178

Part II

image

179

Statistics: the Science of Data

Data are collected every day. Whether you know it or not, you, too, contribute to the vast amount of data collected daily. Every time you make a phone call (or send a text message), the number, location, date, and length of the call (or number of characters in the text message) are saved by the phone company. If you download a movie, the title, genre, movie rating, date and time of download get recorded. When you use a supermarket card to get store savings, the date, products you buy, amount you spend, and amount you save are stored in a data bank. At the end of each term, your university or school records your courses and grades for future reference. And that’s just a small subset of the personal data that you generate. So data collecting is constantly going on all around you. Analysis of such data is being used for marketing, security, political advocacy, and much, much more.

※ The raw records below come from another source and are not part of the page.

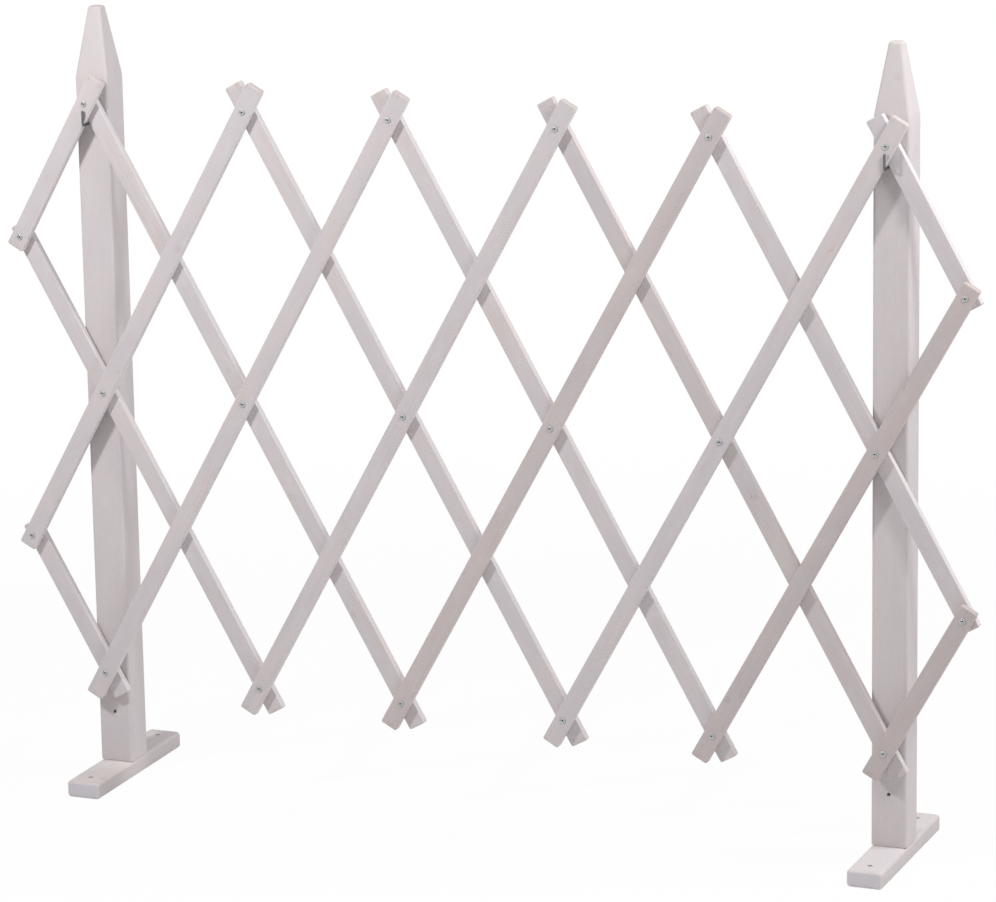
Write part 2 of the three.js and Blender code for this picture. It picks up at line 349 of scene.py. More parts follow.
def woodMaterial(name, look):
    material, graph = newMaterial(name)
    grain = graph.node("ShaderNodeAttribute", {"attribute_name": "grain"}, {}, "Vector")
    half = graph.node("ShaderNodeAttribute", {"attribute_name": "halfSize"}, {}, "Vector")
    seed = graph.node("ShaderNodeAttribute", {"attribute_name": "seed"}, {}, "Fac")
    tone = graph.node("ShaderNodeAttribute", {"attribute_name": "tone"}, {}, "Fac")
    along, across, through = graph.split(grain)
    halfAlong, halfAcross, halfThrough = graph.split(half)
    shift = graph.vector(*[seed * step for step in woodGrain["seedShift"]])
    place = graph.vectorMath("ADD", grain, shift)

    def noise(pattern, detail=2.0, rough=0.5):
        spot = graph.vectorMath("MULTIPLY", place, woodGrain[pattern])
        sockets = {"Vector": spot, "Scale": 1.0, "Detail": detail, "Roughness": rough}
        return graph.node("ShaderNodeTexNoise", {}, sockets)

    # Growth rings round a pith that lies outside the board
    drift = noise("drift", 1.0) - 0.5
    pithAcross = (seed * 2.7).maths("SINE") * look["pithSpread"] + along * look["pithLean"]
    pithThrough = (seed * 4.1).maths("COSINE") * look["pithSpread"] * 0.4 - look["pithDepth"]
    offAcross = across - pithAcross + drift * woodGrain["driftAcross"]
    offThrough = through - pithThrough + drift * woodGrain["driftThrough"]
    ring = (offAcross * offAcross + offThrough * offThrough).maths("SQRT") / look["ringWidth"]
    late = ((ring * (2 * math.pi)).maths("SINE") * 0.5 + 0.5) ** 3.0

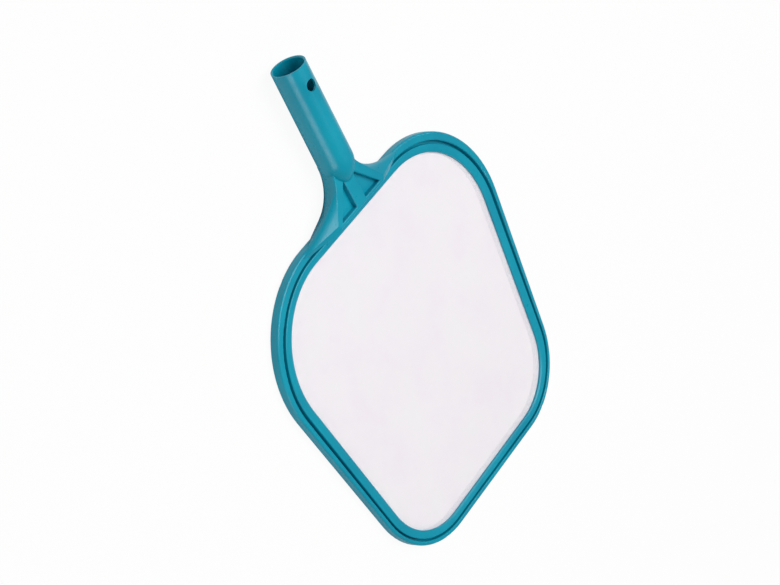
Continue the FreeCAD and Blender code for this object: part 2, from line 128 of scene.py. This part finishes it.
def add_noise(nodes, links, scale, detail=NOISE_DETAIL):
    """A noise pattern in the row frame."""
    place = nodes.new("ShaderNodeTexCoord")
    noise = nodes.new("ShaderNodeTexNoise")
    noise.inputs["Scale"].default_value = scale
    noise.inputs["Detail"].default_value = detail
    links.new(place.outputs["Object"], noise.inputs["Vector"])
    return noise


def add_clouded_colour(nodes, links, shader, scale, deep, light):
    """A base colour that drifts between a deep and a light tone."""
    cloud = add_noise(nodes, links, scale)
    ramp = nodes.new("ShaderNodeValToRGB")
    links.new(cloud.outputs["Fac"], ramp.inputs["Fac"])
    stops = [(CLOUD_LOW, deep), (CLOUD_HIGH, light)]
    for element, (position, colour) in zip(ramp.color_ramp.elements, stops):
        element.position = position
        element.color = (*linear(colour), 1.0)
    links.new(ramp.outputs["Color"], shader.inputs["Base Color"])


def plastic_material():
    """Glossy plastic, a little uneven in colour and gloss, with the faint ripple of a moulding."""
    material, nodes, links, shader = new_material("teal_plastic")
    add_clouded_colour(nodes, links, shader, TEAL_CLOUD_SCALE, TEAL_DEEP, TEAL_LIGHT)
    smear = add_noise(nodes, links, SMEAR_SCALE)
    gloss = nodes.new("ShaderNodeMapRange")
    gloss.inputs["To Min"].default_value, gloss.inputs["To Max"].default_value = PLASTIC_ROUGHNESS
    links.new(smear.outputs["Fac"], gloss.inputs["Value"])
    links.new(gloss.outputs["Result"], shader.inputs["Roughness"])
    ripple = add_noise(nodes, links, RIPPLE_SCALE, RIPPLE_DETAIL)
    bump = nodes.new("ShaderNodeBump")
    bump.inputs["Strength"].default_value = RIPPLE_STRENGTH
    bump.inputs["Distance"].default_value = RIPPLE_HEIGHT
    links.new(ripple.outputs["Fac"], bump.inputs["Height"])
    links.new(bump.outputs["Normal"], shader.inputs["Normal"])
    shader.inputs["IOR"].default_value = PLASTIC_IOR
    return material


def thread_material():
    material, nodes, links, shader = new_material("net_thread")
    add_clouded_colour(nodes, links, shader, THREAD_CLOUD_SCALE, THREAD_DEEP, THREAD_LIGHT)
    shader.inputs["Roughness"].default_value = THREAD_ROUGHNESS
    return material


# The net: straight threads in two layers, cut to the CAD net's outline

def outline_spans(across, along, positions):
    """For each position on one axis, the CAD net's lowest and highest point along the other."""
    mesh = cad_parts[NET_NODE].data
    points = np.array([v.co for v in mesh.vertices])
    edges = np.array([e.vertices[:] for e in mesh.edges])
    start, end = points[edges[:, 0]], points[edges[:, 1]]
    spans = []
    for position in positions:
        cross = (start[:, across] - position) * (end[:, across] - position) <= 0
        a, b = start[cross], end[cross]
        run = b[:, across] - a[:, across]
        sloped = np.abs(run) > LEVEL_EDGE
        share = np.where(sloped, (position - a[:, across]) / np.where(sloped, run, 1), 0)
        where = a[:, along] + share * (b[:, along] - a[:, along])
        spans.append((where.min(), where.max()) if len(where) else None)
    return spans


def thread_layer(across, along, height):
    """Corners and faces of one layer's threads."""
    low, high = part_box(NET_NODE)
    count = int((high[across] - low[across]) / NET_PITCH)
    middle = (low[across] + high[across]) / 2
    positions = [middle + (index - (count - 1) / 2) * NET_PITCH for index in range(count)]
    vertices, faces = [], []
    angles = [2 * math.pi * side / THREAD_SIDES for side in range(THREAD_SIDES)]
    for position, span in zip(positions, outline_spans(across, along, positions)):
        if span is None or span[1] - span[0] < SHORTEST_THREAD:
            continue
        first = len(vertices)
        for end in span:
            for angle in angles:
                point = [0.0, 0.0, height + THREAD_HEIGHT / 2 * math.sin(angle)]
                point[across] = position + THREAD_WIDTH / 2 * math.cos(angle)
                point[along] = end
                vertices.append(tuple(point))
        near = [first + side for side in range(THREAD_SIDES)]
        far = [corner + THREAD_SIDES for corner in near]
        for side in range(THREAD_SIDES):
            following = (side + 1) % THREAD_SIDES
            faces.append((near[side], near[following], far[following], far[side]))
        faces.append(tuple(reversed(near)))
        faces.append(tuple(far))
    return vertices, faces


def make_net():
    low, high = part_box(NET_NODE)
    middle = (low.z + high.z) / 2
    warp, warp_faces = thread_layer(X, Y, middle + LAYER_OFFSET)
    weft, weft_faces = thread_layer(Y, X, middle - LAYER_OFFSET)
    # Swapping the axes turns the weft's faces inside out, so their corners go round the other way.
    weft_faces = [tuple(corner + len(warp) for corner in reversed(face)) for face in weft_faces]
    piece = new_object("net_mesh", warp + weft, warp_faces + weft_faces)
    dress(piece, thread_material())
    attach(piece, "root")
    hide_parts(NET_NODE)


# Floor, light and camera

def make_floor():
    corners = [(-FLOOR_REACH, -FLOOR_REACH, FLOOR_Z), (FLOOR_REACH, -FLOOR_REACH, FLOOR_Z),
               (FLOOR_REACH, FLOOR_REACH, FLOOR_Z), (-FLOOR_REACH, FLOOR_REACH, FLOOR_Z)]
    floor = new_object("floor", corners, [(0, 1, 2, 3)])
    material, nodes, links, shader = new_material("pale_floor")
    shader.inputs["Base Color"].default_value = (FLOOR_GREY, FLOOR_GREY, FLOOR_GREY, 1.0)
    shader.inputs["Roughness"].default_value = FLOOR_ROUGHNESS
    # The camera sees the floor as an almost even white, as in a cut-out picture.
    white = nodes.new("ShaderNodeEmission")
    path = nodes.new("ShaderNodeLightPath")
    share = nodes.new("ShaderNodeMath")
    share.operation = "MULTIPLY"
    share.inputs[1].default_value = FLOOR_WHITE_SHARE
    mix = nodes.new("ShaderNodeMixShader")
    links.new(path.outputs["Is Camera Ray"], share.inputs[0])
    links.new(share.outputs["Value"], mix.inputs["Fac"])
    links.new(shader.outputs["BSDF"], mix.inputs[1])
    links.new(white.outputs["Emission"], mix.inputs[2])
    links.new(mix.outputs["Shader"], nodes["Material Output"].inputs["Surface"])
    dress(floor, material)


def make_lamp(name, place, aim, size, power):
    """A rectangular soft lamp. Its size is in metres and its power in watts."""
    light = bpy.data.lights.new(name, "AREA")
    light.shape = "RECTANGLE"
    light.size, light.size_y = size
    light.energy = power
    lamp = bpy.data.objects.new(name, light)
    bpy.context.scene.collection.objects.link(lamp)
    lamp.location = place
    lamp.rotation_mode = "QUATERNION"
    lamp.rotation_quaternion = (Vector(aim) - Vector(place)).to_track_quat("-Z", "Y")


def make_world():
    world = bpy.data.worlds.new("studio")
    bpy.context.scene.world = world
    world.use_nodes = True
    background = world.node_tree.nodes["Background"]
    background.inputs["Color"].default_value = (1.0, 1.0, 1.0, 1.0)
    background.inputs["Strength"].default_value = WORLD_STRENGTH


def make_camera():
    data = bpy.data.cameras.new("camera")
    data.lens = CAMERA_LENS_MM
    data.sensor_width = CAMERA_SENSOR_MM
    camera = bpy.data.objects.new("camera", data)
    bpy.context.scene.collection.objects.link(camera)
    right = CAMERA_UP.cross(CAMERA_BACK).normalized()
    up = CAMERA_BACK.cross(right)
    axes = Matrix((right, up, CAMERA_BACK)).transposed().to_4x4()
    camera.matrix_world = Matrix.Translation(CAMERA_AIM + CAMERA_BACK * CAMERA_DISTANCE) @ axes
    bpy.context.scene.camera = camera


make_net()
teal = plastic_material()
for node in (FRAME_NODE, RING_NODE):
    dress(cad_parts[node], teal)
make_floor()
make_lamp("key", place=(-0.5, -0.6, 2.3), aim=(0, 0, 0), size=(2.0, 2.0), power=53)
make_lamp("side", place=(1.6, 0.7, 0.85), aim=(0, -0.17, 0.03), size=(0.25, 1.0), power=6)
make_world()
make_camera()
bpy.context.scene.view_settings.view_transform = "Standard"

And you are not the only source of data—data are collected on traffic patterns, mercury level in fish, consumer products, emergency room admissions, climate change, crops, standardized testing, and just about everything you can imagine. With so much data out there, how do we make sense of it? That’s where statistics comes in. Statistics is the science of collecting, organizing, analyzing, and interpreting data.

Chapters 5 and 6 concern data analysis, the art of studying what data reveal. We learn from data by making graphs and doing calculations, guided by principles that help us decide what graphs to make, what to look for in our graphs, and what calculations are helpful based on what we see.

Sometimes we want to know more: An opinion poll or a medical study looks at only some people, but we want conclusions that apply to all voters or all patients. This is called statistical inference because we infer conclusions about a large group from data on a small part of the group. Chapter 7 discusses inference from beginning to end—from how to produce data when we have inference in mind to how to say just how much confidence we can have in our conclusions. Confidence, uncertainty, risk, chance—the mathematics that describes all these ideas is probability theory, the topic of Chapter 8. Probability is the mathematics behind statistical inference, but that’s just a small part of its usefulness.